I Draw Nintendo!
June 26, 2011 4:05 PM   Subscribe

I Draw Nintendo! A Nintendo fanart blog by Zac Gorman.
posted by chunking express (16 comments total) 16 users marked this as a favorite
 
I know the glass of water at night one has been making the rounds, but I love the Samus At Home one.
posted by maryr at 4:13 PM on June 26, 2011


Like, every two out of three of these made me smile. I really enjoyed the two maryr linked to, but PK Waffles is totally cute as well.
posted by byanyothername at 4:17 PM on June 26, 2011


I've been watching these pop up on the blogs recently, and they are delightful, especially the Zelda motion ones. "Stay Down" is just great.
posted by griphus at 4:23 PM on June 26, 2011


Even though I haven't played enough Nintendo to really get a lot of these (PK Waffles?) I love how expressive some of them become with just two or three frames of animation.
posted by A Thousand Baited Hooks at 4:28 PM on June 26, 2011


These are fun! I especially like this one.

Check out the contrast between Link's incredible self-satisfaction and Zelda's stoicism and patience with being thrown into a dungeon for the eightieth time. It made me laugh, but it's also a concise commentary on the value (some) gamers place on one kind of courage versus the less obvious kind.
posted by the liquid oxygen at 4:50 PM on June 26, 2011 [2 favorites]


(PK Waffles?)

That'd be the Mother/EarthBound series! If you've played Smash Bros. before, that's where Ness is from.
posted by danb at 4:50 PM on June 26, 2011


Video game fan art is something I typically roll my eyes and raise my nose at, because I am a snob.

These pass the snob test.
posted by JHarris at 5:20 PM on June 26, 2011 [1 favorite]


(And I particularly liked "Sora-itis claims another victim," because I loathe Kingdom Hearts.)
posted by JHarris at 5:20 PM on June 26, 2011 [1 favorite]


Are these like intentionally bad jokes? Like the Neil Hamburger of webcomics?
posted by keithburgun at 5:55 PM on June 26, 2011


Its good, but its no Brawl In The Family
posted by Lovecraft In Brooklyn at 6:05 PM on June 26, 2011 [1 favorite]


I don't know why, but this reminds me of Nintendo Power magazine. In a good way.

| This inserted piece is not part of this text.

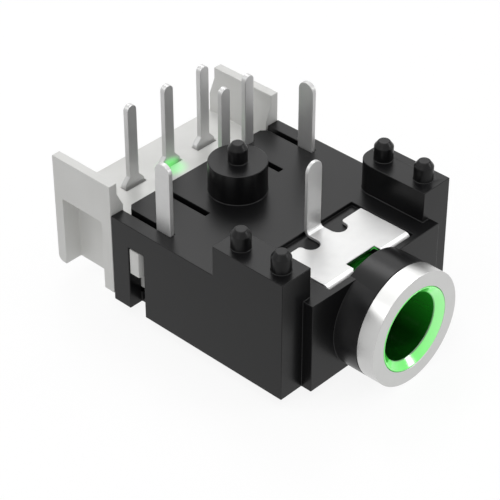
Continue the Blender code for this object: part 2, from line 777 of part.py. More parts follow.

Dodongo dislikes smoke. Cute.
posted by Simon Barclay at 7:21 PM on June 26, 2011


Are these like intentionally bad jokes? Like the Neil Hamburger of webcomics?

yes, you've figured it out. congratulations.
posted by p3on at 7:27 PM on June 26, 2011


keithburgun, no, it's more like....

Most of us get into video games when we're young, and the world looks like a very different place to a nine-year-old than someone in his thirties. I think these comics are about viewing video games from that younger perspective, about recapturing the wonder. About more closely identifying with the character than we tend to today, and projecting some of that childlike perspective on the characters and settings.

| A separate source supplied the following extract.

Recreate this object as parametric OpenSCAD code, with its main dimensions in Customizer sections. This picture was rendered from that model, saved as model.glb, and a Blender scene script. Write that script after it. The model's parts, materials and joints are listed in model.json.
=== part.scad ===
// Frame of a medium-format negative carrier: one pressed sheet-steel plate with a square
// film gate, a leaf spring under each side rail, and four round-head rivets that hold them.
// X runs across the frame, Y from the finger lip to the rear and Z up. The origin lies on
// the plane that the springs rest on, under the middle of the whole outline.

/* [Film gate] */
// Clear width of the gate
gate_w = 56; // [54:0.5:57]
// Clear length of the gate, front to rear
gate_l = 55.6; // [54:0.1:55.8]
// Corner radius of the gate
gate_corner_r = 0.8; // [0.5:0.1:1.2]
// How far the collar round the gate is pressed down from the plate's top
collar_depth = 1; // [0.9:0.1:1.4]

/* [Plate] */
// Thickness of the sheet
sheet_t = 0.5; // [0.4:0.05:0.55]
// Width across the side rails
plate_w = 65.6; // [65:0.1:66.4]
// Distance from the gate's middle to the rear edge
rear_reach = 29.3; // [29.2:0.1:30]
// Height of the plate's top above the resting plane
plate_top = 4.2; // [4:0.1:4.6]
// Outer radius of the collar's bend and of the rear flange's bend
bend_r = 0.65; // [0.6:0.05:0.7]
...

Wondering what Samus does during her downtime, or pretending to be Link when going to the bathroom for water, or wondering what the hell is it with Zora architects, these things seems exactly the kind of thing I would have thought about when I was ten. When I play a game now, it's more process-oriented. I don't invest in the games I play anymore, I just play them. This might be part of why I don't really play them that much these days.
posted by JHarris at 8:11 PM on June 26, 2011 [4 favorites]


Well put, JHarris. My level of investment in the games I play is something I've been thinking about a lot lately...
posted by danb at 8:58 PM on June 26, 2011


When I play a game now, it's more process-oriented. I don't invest in the games I play anymore, I just play them. This might be part of why I don't really play them that much these days.

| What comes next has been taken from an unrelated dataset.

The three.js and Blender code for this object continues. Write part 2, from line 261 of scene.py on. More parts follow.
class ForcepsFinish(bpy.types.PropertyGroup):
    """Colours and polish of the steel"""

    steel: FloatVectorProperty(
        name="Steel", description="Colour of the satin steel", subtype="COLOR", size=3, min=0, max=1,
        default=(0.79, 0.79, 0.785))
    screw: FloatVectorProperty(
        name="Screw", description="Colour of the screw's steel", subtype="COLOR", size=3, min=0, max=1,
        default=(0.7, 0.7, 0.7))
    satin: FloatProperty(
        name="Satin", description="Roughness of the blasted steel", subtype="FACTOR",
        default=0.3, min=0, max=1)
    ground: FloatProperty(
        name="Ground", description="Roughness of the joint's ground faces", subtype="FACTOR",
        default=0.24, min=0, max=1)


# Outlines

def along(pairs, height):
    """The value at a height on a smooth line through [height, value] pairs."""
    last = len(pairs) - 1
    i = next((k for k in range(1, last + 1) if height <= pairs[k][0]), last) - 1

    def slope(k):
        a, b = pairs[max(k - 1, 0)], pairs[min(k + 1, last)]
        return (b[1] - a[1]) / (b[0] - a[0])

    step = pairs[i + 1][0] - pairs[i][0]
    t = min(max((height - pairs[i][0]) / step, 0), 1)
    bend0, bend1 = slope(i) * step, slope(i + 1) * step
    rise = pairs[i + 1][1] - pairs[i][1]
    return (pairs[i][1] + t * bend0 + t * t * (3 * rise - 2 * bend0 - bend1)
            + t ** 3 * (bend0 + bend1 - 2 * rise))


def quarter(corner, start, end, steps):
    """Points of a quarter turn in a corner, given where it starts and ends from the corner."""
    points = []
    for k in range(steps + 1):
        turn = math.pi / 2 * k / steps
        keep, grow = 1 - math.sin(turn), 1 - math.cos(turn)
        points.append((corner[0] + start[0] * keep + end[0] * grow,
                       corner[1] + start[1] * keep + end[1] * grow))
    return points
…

I have the opposite problem. The games I play start to leak into my headspace, so I can't play anything too 'lonely' for very long (think Metroid, any horror game, even Arkham Asylum). I have to either play in small doses or stick to dumb or cheerful games.
posted by Lovecraft In Brooklyn at 12:55 AM on June 27, 2011


Since books came, we have had generations of adults that are nostalgic for places that never existed; Now we have grown-ups that have memories of doing things that never were.